Multifunctional SAMs
Self-assembled monolayers (SAMs) on various substrates have potential for several technological applications. Our research deals with the synthesis of multifunctional SAM structures using functionalized organosilanes and alkanethiols. We are interested in the fundamental self-assembly studies of these multifunctional molecules on various substrates as well as the potential of such SAM structures for nanopatterning of molecular electronic devices and for catalysis and sensing applications. Furthermore, we explore the self-assembly various metallic and semiconducting nanoparticles and nanorods into anisotropic nanostructures.
Nanocatalysis
Our lab is developing new methods to efficient and recyclable heterogeneous nanoporous and nanostructured catalysts for various one step and multi-step tandem catalytic transformations.
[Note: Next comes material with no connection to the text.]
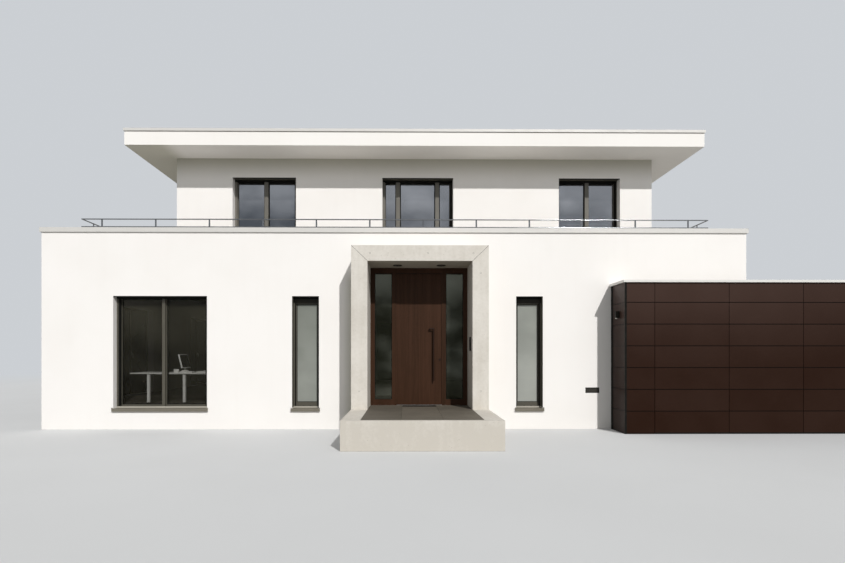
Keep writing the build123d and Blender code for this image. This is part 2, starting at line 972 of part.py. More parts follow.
parts = {
    "ground_slab": ground_slab(),
    "front_wall_left": wall_panel(
        "front", (left, portal_left), wall, full_height, [study_window, slim_windows[0]]
    ),
    "front_wall_right": wall_panel(
        "front", (portal_right, garage_box_left), wall, full_height, [slim_windows[1]]
    )
    - path_light_box(),
    "front_wall_over_door": wall_panel(
        "front", (portal_left, portal_right), wall, (portal_top, wall_top)
    ),
    "wall_over_garage": wall_over_garage(),
    "left_wall": wall_panel("left", (inner_front, inner_back), wall, full_height, left_windows),
    "right_wall": wall_panel(
        "right", (garage_back, inner_back), wall, full_height, [right_window]
    ),
    "back_wall": wall_panel("back", (left, right), wall, full_height, rear_windows),
    "first_floor_slab": block(
        (left + wall, inner_right), (inner_front, inner_back), (slab_under, slab_top)
    ),
    "terrace_paving": terrace_paving(),
    "parapet_coping": parapet_coping(),
    "upper_front_wall": wall_panel(
        "upper_front", (upper_left, upper_right), upper_wall, upper_height, upper_windows
    ),
    "upper_left_wall": wall_panel(
        "upper_left",
        (-upper_back + upper_wall, -upper_front - upper_wall),
        upper_wall,
        upper_height,
        [left_side_window],
    ),
    "upper_right_wall": wall_panel(
        "upper_right",
        (upper_front + upper_wall, upper_back - upper_wall),
        upper_wall,
        upper_height,
        [right_side_window],
    ),
    "upper_back_wall": wall_panel(
        "upper_back", (-upper_right, -upper_left), upper_wall, upper_height, upper_rear_windows
    ),
    "roof_slab": roof_slab(),
    "roof_edge_trim": roof_edge_trim(),
    "railing_front": faces["front"] * railing(front_rail, railing_posts),
    "railing_left": faces["left"] * railing(side_rail, railing_side_posts),
    "railing_right": faces["right"] * railing(side_rail, railing_side_posts),
    "railing_back": faces["back"] * railing(front_rail, railing_posts),
    "portal_left_pier": left_pier,
    "portal_right_pier": right_pier,
    "portal_lintel": lintel,
    "porch_plinth": porch_plinth(),
    "porch_paving": porch_recess() - grille_box(),
    "foot_grille": foot_grille(),
    "portal_downlights": Compound(
        [downlight(portal_centre + side * downlight_spacing) for side in (-1, 1)]
    ),
    "intercom_plate": intercom_plate(),
    "door_frame": door_frame(),
    "sidelight_glass": Compound([sidelight(-1), sidelight(1)]),
    "door_hinge_pins": Compound([hinge_pin(level) for level in hinge_levels]),
    "door_leaf": door_leaf(),
    "door_hinge_knuckles": Compound([hinge_knuckle(level) for level in hinge_levels]),
    "door_handles": Compound([pull_bar(), lock_rosette(), inner_lever()]),
    "study_window_frame": study_window.frame(),
    "study_window_glass": Compound(study_window.glass()),
    "slim_window_frames": Compound([window.frame() for window in slim_windows]),
    "slim_window_glass": Compound([pane for window in slim_windows for pane in window.glass()]),
    "upper_window_frames": Compound([window.frame() for window in upper_windows]),
    "upper_window_glass": Compound(
        [pane for window in upper_windows for pane in window.glass()]
    ),
    "side_window_frames": Compound([window.frame() for window in side_windows]),
    "side_window_glass": Compound([pane for window in side_windows for pane in window.glass()]),
    "rear_window_frames": Compound([window.frame() for window in all_rear_windows]),
    "rear_window_glass": Compound(
        [pane for window in all_rear_windows for pane in window.glass()]
    ),
    "study_desk": study_desk(),
    "window_sills": Compound([window.sill() for window in sill_windows]),
    "garage_floor": garage_floor(),
    "garage_left_wall": garage_side_wall(garage_box_left, 1),
    "garage_right_wall": garage_side_wall(garage_box_right, -1),
    "garage_back_wall": block(
        (garage_box_left, garage_box_right),
        (garage_back - garage_wall, garage_back),
        (0, garage_ceiling),
    ),
    "garage_roof_slab": garage_roof_slab(),
    "garage_coping": garage_coping(),
    "garage_front_cladding": garage_front_cladding(),
    "garage_side_cladding": garage_side_cladding(),
    "garage_door": garage_door(),
    "path_light": path_light(),
    "garage_lamp": garage_lamp(),
}

os.makedirs("parts", exist_ok=True)
for name, shape in parts.items():
    shape.label = name
    export_step(shape, f"parts/{name}.step")
print(len(parts), "parts written")
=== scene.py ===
"""Looks for the detached house: finishes, fine pieces, studio light and camera.

Everything is in metres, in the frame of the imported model: X runs to the right along the
street front, Y into the house and Z up from the lowest ground.
"""

import json
import logging
import math
import random
from dataclasses import dataclass, field, replace
from enum import Enum
from typing import Callable, Iterator, NamedTuple, Sequence

import bmesh
import bpy
from mathutils import Matrix, Vector, noise


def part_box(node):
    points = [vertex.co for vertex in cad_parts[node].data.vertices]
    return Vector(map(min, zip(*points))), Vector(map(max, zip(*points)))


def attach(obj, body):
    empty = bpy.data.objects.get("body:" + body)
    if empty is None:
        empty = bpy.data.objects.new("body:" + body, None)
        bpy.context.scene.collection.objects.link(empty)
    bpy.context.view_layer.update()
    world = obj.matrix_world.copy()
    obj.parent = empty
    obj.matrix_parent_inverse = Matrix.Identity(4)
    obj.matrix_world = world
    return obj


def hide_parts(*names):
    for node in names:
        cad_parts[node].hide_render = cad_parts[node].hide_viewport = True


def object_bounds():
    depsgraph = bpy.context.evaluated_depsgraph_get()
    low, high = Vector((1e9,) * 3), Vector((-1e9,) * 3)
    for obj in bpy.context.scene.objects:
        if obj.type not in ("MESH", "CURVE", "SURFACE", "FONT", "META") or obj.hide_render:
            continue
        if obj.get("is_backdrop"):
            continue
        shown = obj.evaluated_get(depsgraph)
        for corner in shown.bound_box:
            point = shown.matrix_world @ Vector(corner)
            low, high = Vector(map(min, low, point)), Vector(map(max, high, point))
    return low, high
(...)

The cost of these new catalysts is relatively low because they are made from commercially available materials, are very effective in chemical transformations and can be reused numerous times. We developed methods to some of the most efficient and selective nanoporous catalyst for base catalyzed reactions such the Henry and aldol condensation reactions. This catalyst significantly improves the yield of the Henry reaction and selectively produces nitro alcohol or nitrostyrene product. The catalyst is expected to find application in pharmaceuticals such as aliskiren, which is used for the treatment of hypertension and high blood pressure.
Nanomaterials in Cancer Treatment
We study the adsorption and release of anticancer drugs with nanostructured and nanoporous materials and the biological, cytotoxicity, endocytosis, phagocytotosis and anticancer properties of the nano-drug conjugates on various cancer cell lines. Furthermore, by placing antibody and other bioactive functional groups around the nanomaterials, we study their potential for effective treatment of various forms of cancer.
Nanoparticle & Core-Shell Nanoparticle
The properties of nanomaterials whose sizes are only a few billionths of a meter have unique properties that are neither bulk nor molecular and can be tuned via the size, shape, and structure of the materials. We are interested in the synthesis and self-assembly of inorganic and core-shell nanoparticles having new structures. By introducing multifunctional organic, organometallic, or biological groups into such nanostructured materials, we create new classes of nanomaterials with unprecedented and potentially useful properties for nanoelectronics, sensing, biological imaging, and targeted drug delivery.
Porous Materials for Drug Delivery
The bottom-up synthesis of nanostructured and mesoporous materials using templates can create various new classes of nanomaterials. Our research in this area focuses on the combination of "hard templates" with "self-assembly" to produce multifunctional nanoporous and mesoporous nanospheres. Using these materials, we investigate host-guest inclusion, immobilization of enzymes for biocatalysis, and adsorption and delivery of anti-cancer drugs and chemical species.